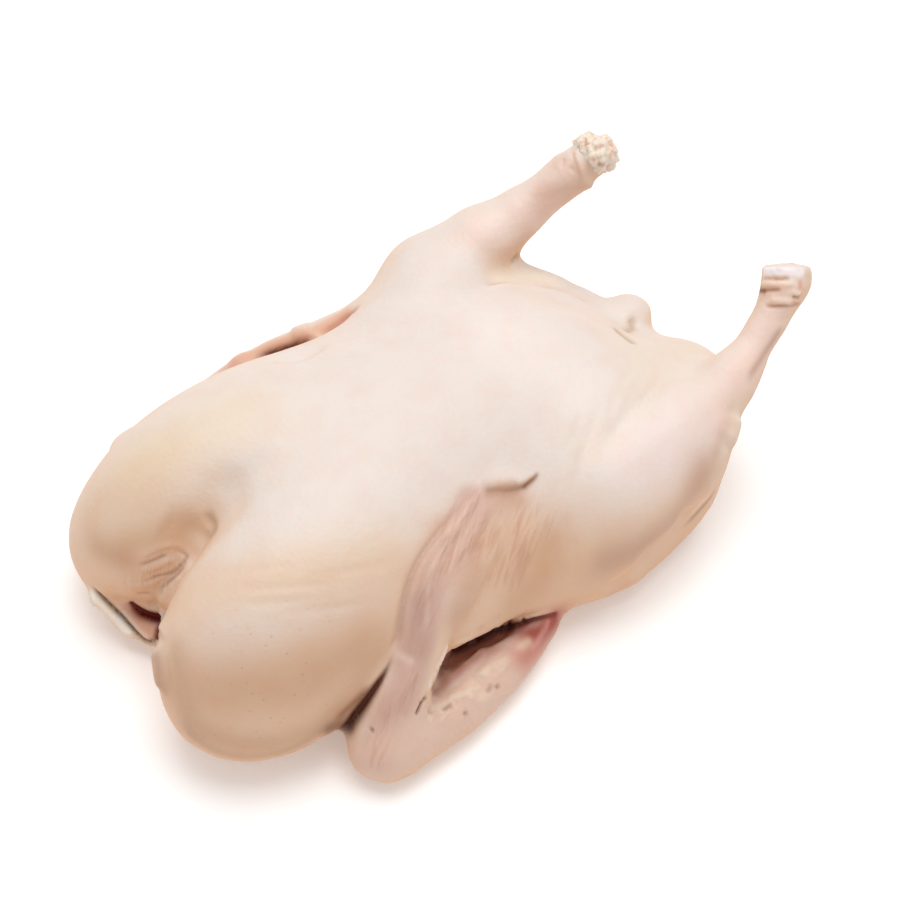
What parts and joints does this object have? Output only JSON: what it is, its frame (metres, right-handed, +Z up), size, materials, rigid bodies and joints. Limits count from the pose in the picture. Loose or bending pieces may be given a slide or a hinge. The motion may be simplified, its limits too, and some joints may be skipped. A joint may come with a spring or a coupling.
{
  "type": "whole raw duck",
  "caption": "Whole raw plucked duck lying on its back, breast up, head and feet cut off, wings folded against the flanks and shanks raised.",
  "frame": {"origin": "middle of the bird's bounding box, on the table it lies on", "axes": "+X along the back from the neck end to the tail, +Y towards the bird's own left side, +Z up from the table through the breast"},
  "size_m": [0.3494, 0.2262, 0.1385],
  "materials": {
    "skin": "satin"
  },
  "bodies": {
    "root": {"duck": "skin"}
  },
  "joints": []
}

==============================

Exercise description:
Write each line above out exactly.

The output:
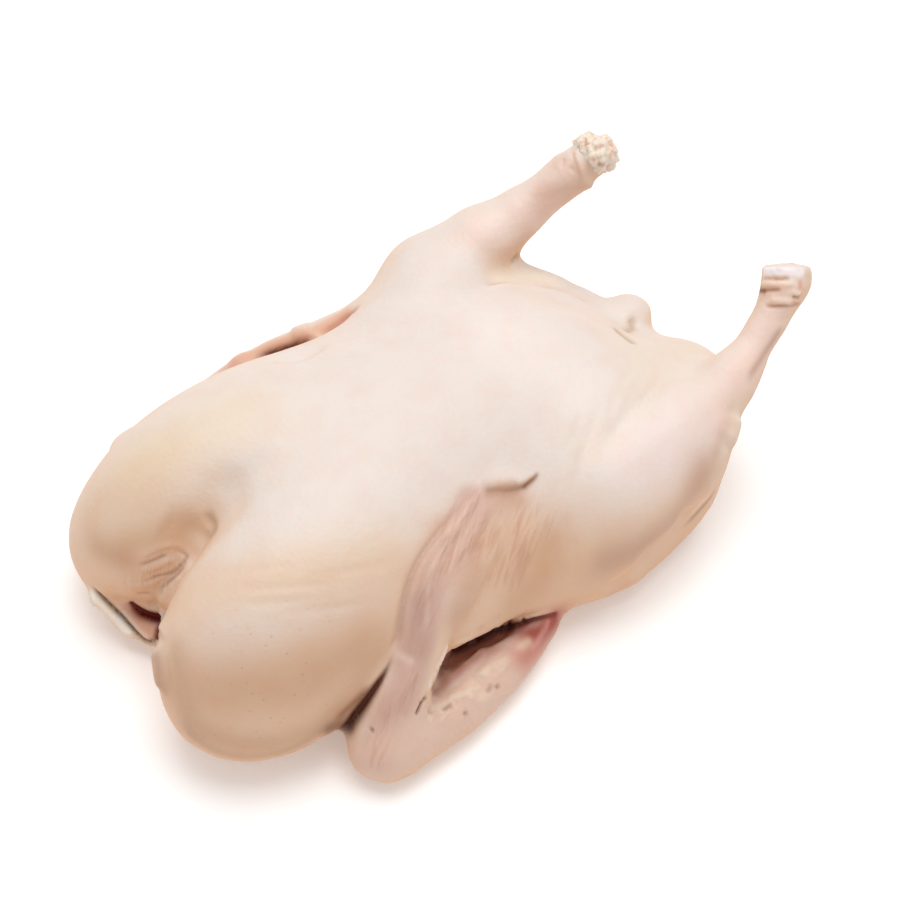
What parts and joints does this object have? Output only JSON: what it is, its frame (metres, right-handed, +Z up), size, materials, rigid bodies and joints. Limits count from the pose in the picture. Loose or bending pieces may be given a slide or a hinge. The motion may be simplified, its limits too, and some joints may be skipped. A joint may come with a spring or a coupling.
{
  "type": "whole raw duck",
  "caption": "Whole raw plucked duck lying on its back, breast up, head and feet cut off, wings folded against the flanks and shanks raised.",
  "frame": {"origin": "middle of the bird's bounding box, on the table it lies on", "axes": "+X along the back from the neck end to the tail, +Y towards the bird's own left side, +Z up from the table through the breast"},
  "size_m": [0.3494, 0.2262, 0.1385],
  "materials": {
    "skin": "satin"
  },
  "bodies": {
    "root": {"duck": "skin"}
  },
  "joints": []
}